▶ Goal:
Below is a listing; reproduce each line of it exactly.
═══ Given data
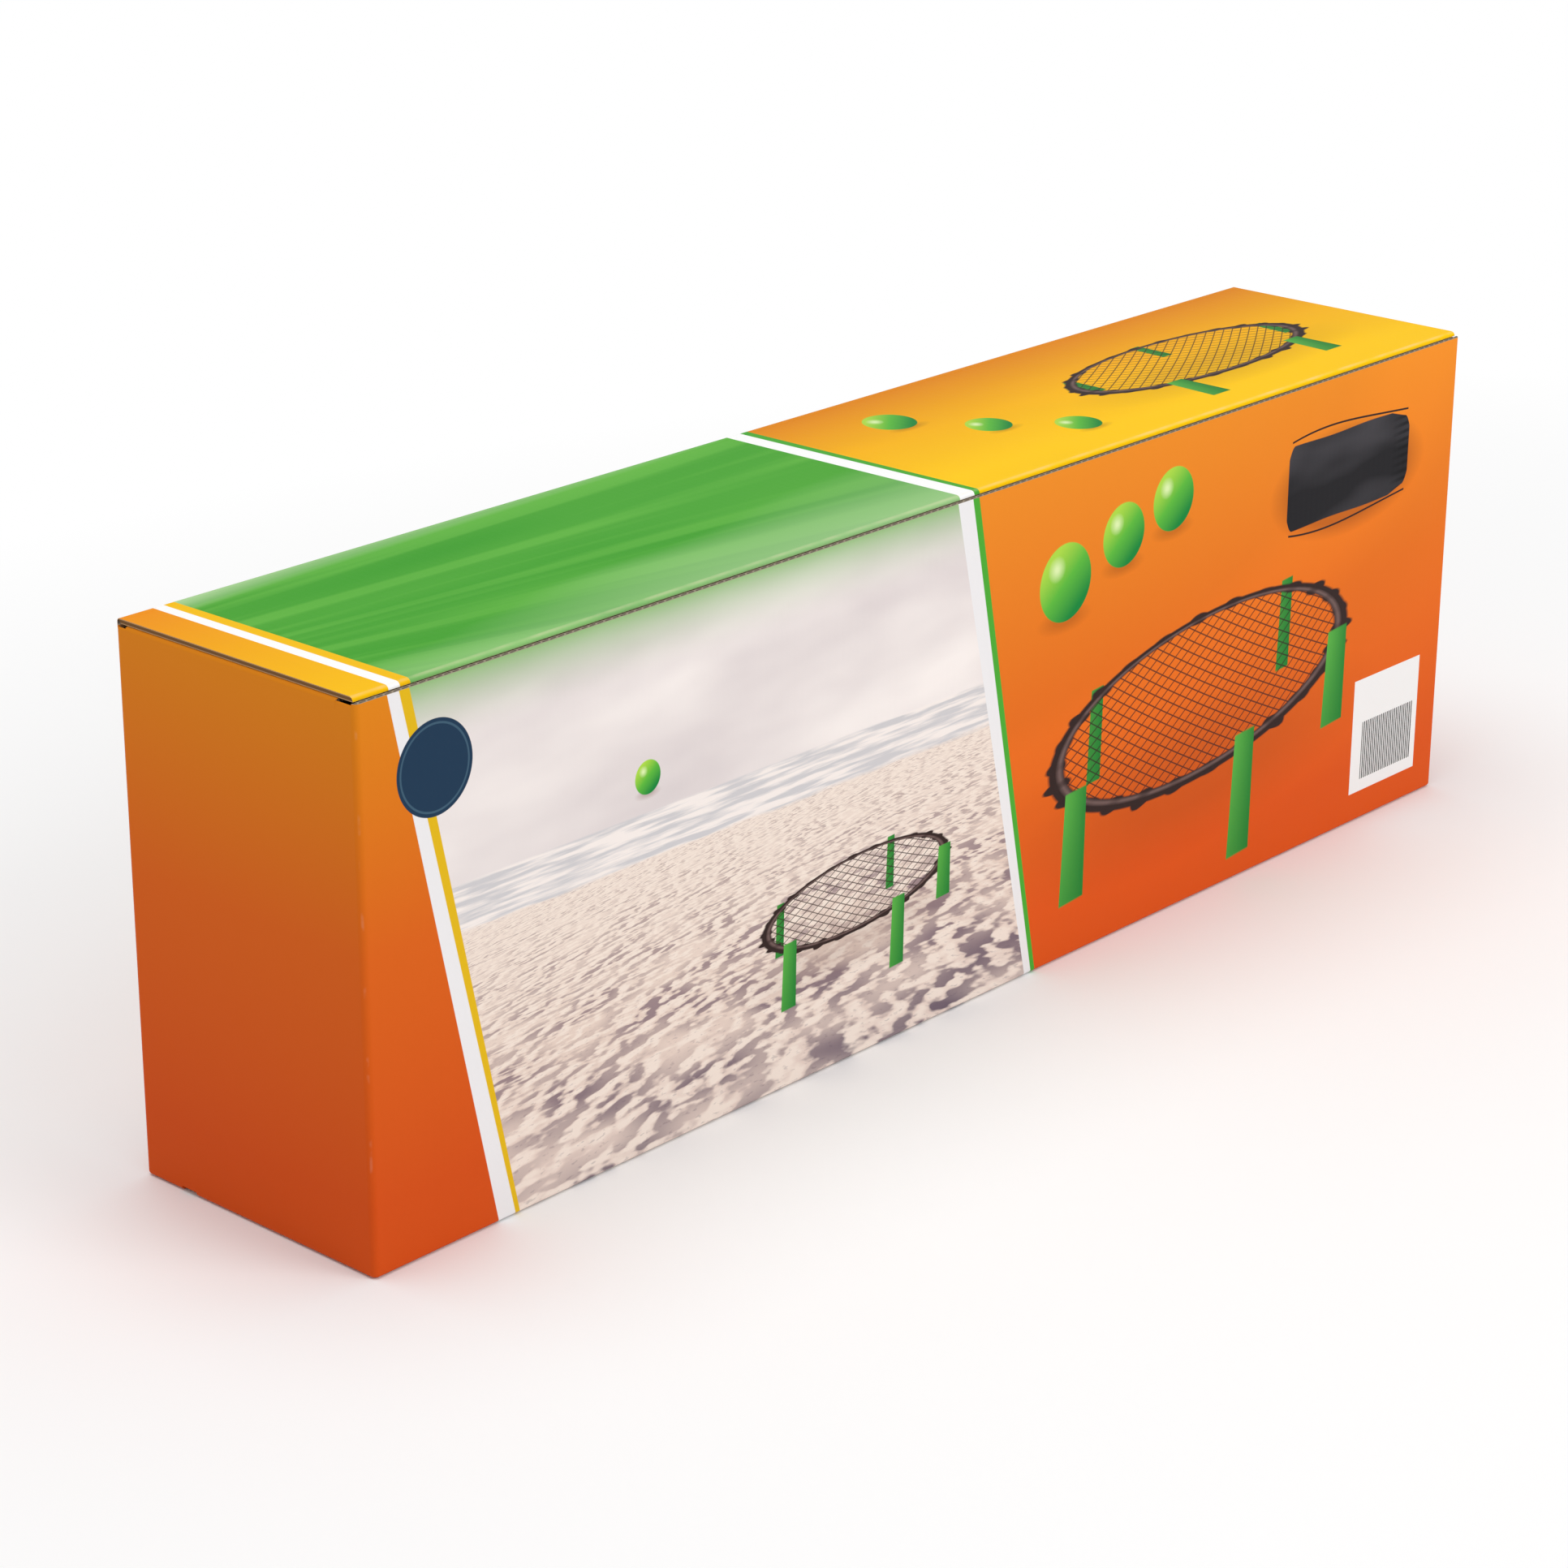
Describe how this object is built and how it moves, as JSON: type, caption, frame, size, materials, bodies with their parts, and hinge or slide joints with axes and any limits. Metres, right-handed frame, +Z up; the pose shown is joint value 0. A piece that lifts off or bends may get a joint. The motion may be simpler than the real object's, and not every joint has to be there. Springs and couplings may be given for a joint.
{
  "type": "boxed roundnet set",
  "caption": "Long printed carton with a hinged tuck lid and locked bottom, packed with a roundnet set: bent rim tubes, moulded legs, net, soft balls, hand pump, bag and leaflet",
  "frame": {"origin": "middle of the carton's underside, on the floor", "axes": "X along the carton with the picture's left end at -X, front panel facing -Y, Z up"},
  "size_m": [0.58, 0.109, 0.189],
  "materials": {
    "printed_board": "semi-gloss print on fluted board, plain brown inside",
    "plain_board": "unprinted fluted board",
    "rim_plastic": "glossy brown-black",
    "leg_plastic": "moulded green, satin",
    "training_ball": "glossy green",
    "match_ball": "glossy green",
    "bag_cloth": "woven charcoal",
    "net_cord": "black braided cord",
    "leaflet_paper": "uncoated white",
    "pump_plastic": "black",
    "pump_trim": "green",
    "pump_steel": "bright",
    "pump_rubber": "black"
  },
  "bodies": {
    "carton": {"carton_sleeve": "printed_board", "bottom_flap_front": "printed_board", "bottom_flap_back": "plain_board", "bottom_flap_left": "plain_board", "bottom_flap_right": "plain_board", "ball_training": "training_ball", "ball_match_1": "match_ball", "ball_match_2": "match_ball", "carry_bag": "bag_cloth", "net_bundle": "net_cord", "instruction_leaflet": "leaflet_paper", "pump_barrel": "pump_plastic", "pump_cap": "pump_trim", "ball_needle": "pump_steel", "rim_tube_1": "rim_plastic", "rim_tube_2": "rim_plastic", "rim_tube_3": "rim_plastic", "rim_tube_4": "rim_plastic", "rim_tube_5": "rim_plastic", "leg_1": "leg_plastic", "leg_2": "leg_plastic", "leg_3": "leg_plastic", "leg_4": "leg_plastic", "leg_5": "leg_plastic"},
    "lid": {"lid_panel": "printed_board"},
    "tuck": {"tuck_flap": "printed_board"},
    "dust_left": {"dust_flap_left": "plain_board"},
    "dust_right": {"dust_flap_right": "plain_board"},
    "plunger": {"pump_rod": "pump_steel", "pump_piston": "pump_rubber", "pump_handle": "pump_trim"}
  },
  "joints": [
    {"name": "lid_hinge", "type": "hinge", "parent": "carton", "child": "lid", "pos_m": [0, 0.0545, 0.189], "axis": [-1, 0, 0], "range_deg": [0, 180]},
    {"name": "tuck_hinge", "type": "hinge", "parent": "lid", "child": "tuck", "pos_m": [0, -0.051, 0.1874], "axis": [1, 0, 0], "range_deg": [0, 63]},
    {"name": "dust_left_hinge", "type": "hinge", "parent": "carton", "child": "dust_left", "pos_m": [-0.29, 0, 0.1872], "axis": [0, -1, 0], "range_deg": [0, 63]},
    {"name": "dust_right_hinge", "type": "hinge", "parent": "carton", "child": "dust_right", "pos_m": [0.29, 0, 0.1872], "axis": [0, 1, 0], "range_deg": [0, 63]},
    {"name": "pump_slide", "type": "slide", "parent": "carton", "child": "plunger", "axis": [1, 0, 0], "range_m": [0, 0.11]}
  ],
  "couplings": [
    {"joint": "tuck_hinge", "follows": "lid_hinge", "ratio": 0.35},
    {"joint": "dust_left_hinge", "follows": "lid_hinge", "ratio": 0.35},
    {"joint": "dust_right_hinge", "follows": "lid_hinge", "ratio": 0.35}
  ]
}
══════
▶ Answer for the task:
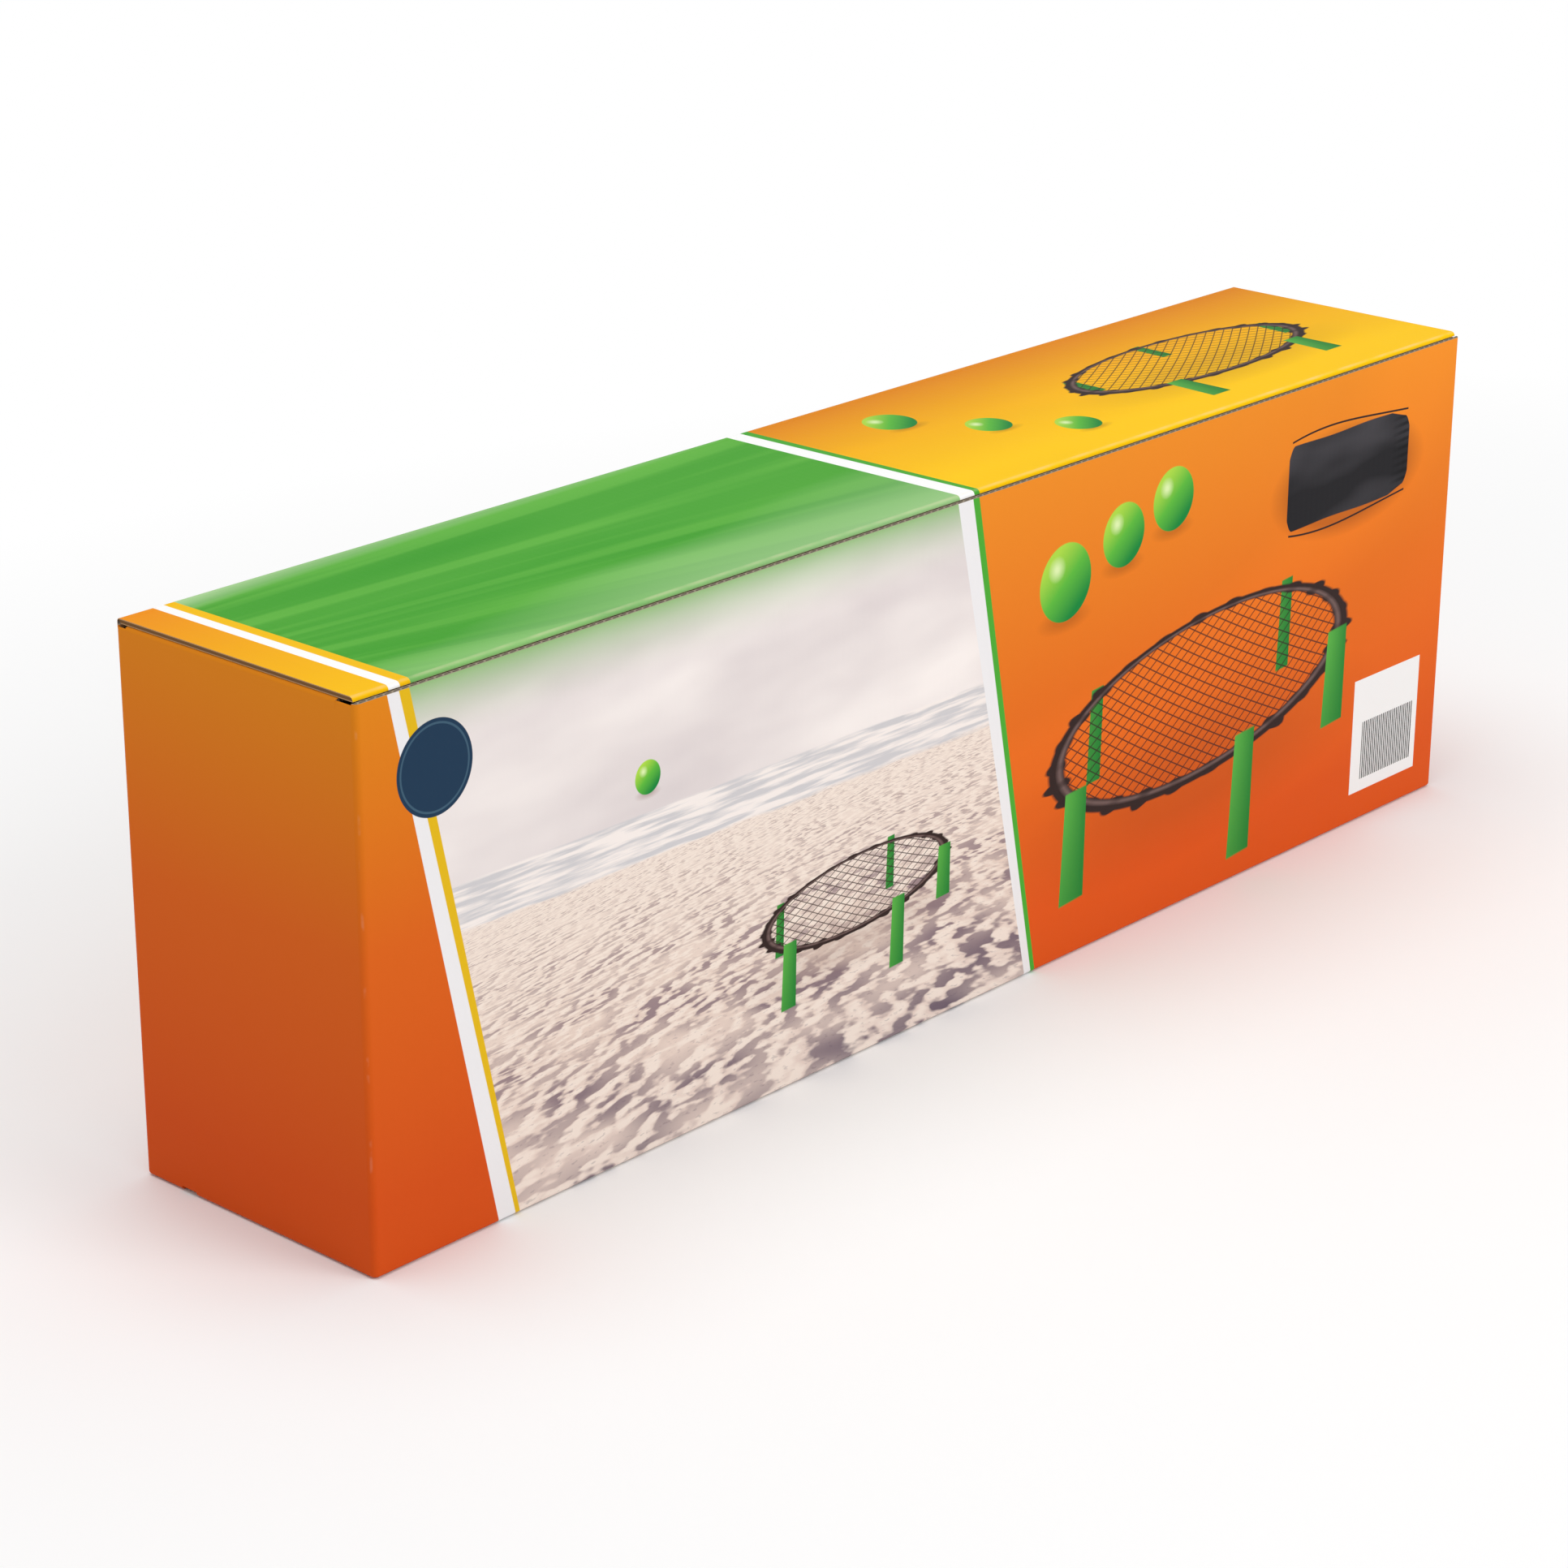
Describe how this object is built and how it moves, as JSON: type, caption, frame, size, materials, bodies with their parts, and hinge or slide joints with axes and any limits. Metres, right-handed frame, +Z up; the pose shown is joint value 0. A piece that lifts off or bends may get a joint. The motion may be simpler than the real object's, and not every joint has to be there. Springs and couplings may be given for a joint.
{
  "type": "boxed roundnet set",
  "caption": "Long printed carton with a hinged tuck lid and locked bottom, packed with a roundnet set: bent rim tubes, moulded legs, net, soft balls, hand pump, bag and leaflet",
  "frame": {"origin": "middle of the carton's underside, on the floor", "axes": "X along the carton with the picture's left end at -X, front panel facing -Y, Z up"},
  "size_m": [0.58, 0.109, 0.189],
  "materials": {
    "printed_board": "semi-gloss print on fluted board, plain brown inside",
    "plain_board": "unprinted fluted board",
    "rim_plastic": "glossy brown-black",
    "leg_plastic": "moulded green, satin",
    "training_ball": "glossy green",
    "match_ball": "glossy green",
    "bag_cloth": "woven charcoal",
    "net_cord": "black braided cord",
    "leaflet_paper": "uncoated white",
    "pump_plastic": "black",
    "pump_trim": "green",
    "pump_steel": "bright",
    "pump_rubber": "black"
  },
  "bodies": {
    "carton": {"carton_sleeve": "printed_board", "bottom_flap_front": "printed_board", "bottom_flap_back": "plain_board", "bottom_flap_left": "plain_board", "bottom_flap_right": "plain_board", "ball_training": "training_ball", "ball_match_1": "match_ball", "ball_match_2": "match_ball", "carry_bag": "bag_cloth", "net_bundle": "net_cord", "instruction_leaflet": "leaflet_paper", "pump_barrel": "pump_plastic", "pump_cap": "pump_trim", "ball_needle": "pump_steel", "rim_tube_1": "rim_plastic", "rim_tube_2": "rim_plastic", "rim_tube_3": "rim_plastic", "rim_tube_4": "rim_plastic", "rim_tube_5": "rim_plastic", "leg_1": "leg_plastic", "leg_2": "leg_plastic", "leg_3": "leg_plastic", "leg_4": "leg_plastic", "leg_5": "leg_plastic"},
    "lid": {"lid_panel": "printed_board"},
    "tuck": {"tuck_flap": "printed_board"},
    "dust_left": {"dust_flap_left": "plain_board"},
    "dust_right": {"dust_flap_right": "plain_board"},
    "plunger": {"pump_rod": "pump_steel", "pump_piston": "pump_rubber", "pump_handle": "pump_trim"}
  },
  "joints": [
    {"name": "lid_hinge", "type": "hinge", "parent": "carton", "child": "lid", "pos_m": [0, 0.0545, 0.189], "axis": [-1, 0, 0], "range_deg": [0, 180]},
    {"name": "tuck_hinge", "type": "hinge", "parent": "lid", "child": "tuck", "pos_m": [0, -0.051, 0.1874], "axis": [1, 0, 0], "range_deg": [0, 63]},
    {"name": "dust_left_hinge", "type": "hinge", "parent": "carton", "child": "dust_left", "pos_m": [-0.29, 0, 0.1872], "axis": [0, -1, 0], "range_deg": [0, 63]},
    {"name": "dust_right_hinge", "type": "hinge", "parent": "carton", "child": "dust_right", "pos_m": [0.29, 0, 0.1872], "axis": [0, 1, 0], "range_deg": [0, 63]},
    {"name": "pump_slide", "type": "slide", "parent": "carton", "child": "plunger", "axis": [1, 0, 0], "range_m": [0, 0.11]}
  ],
  "couplings": [
    {"joint": "tuck_hinge", "follows": "lid_hinge", "ratio": 0.35},
    {"joint": "dust_left_hinge", "follows": "lid_hinge", "ratio": 0.35},
    {"joint": "dust_right_hinge", "follows": "lid_hinge", "ratio": 0.35}
  ]
}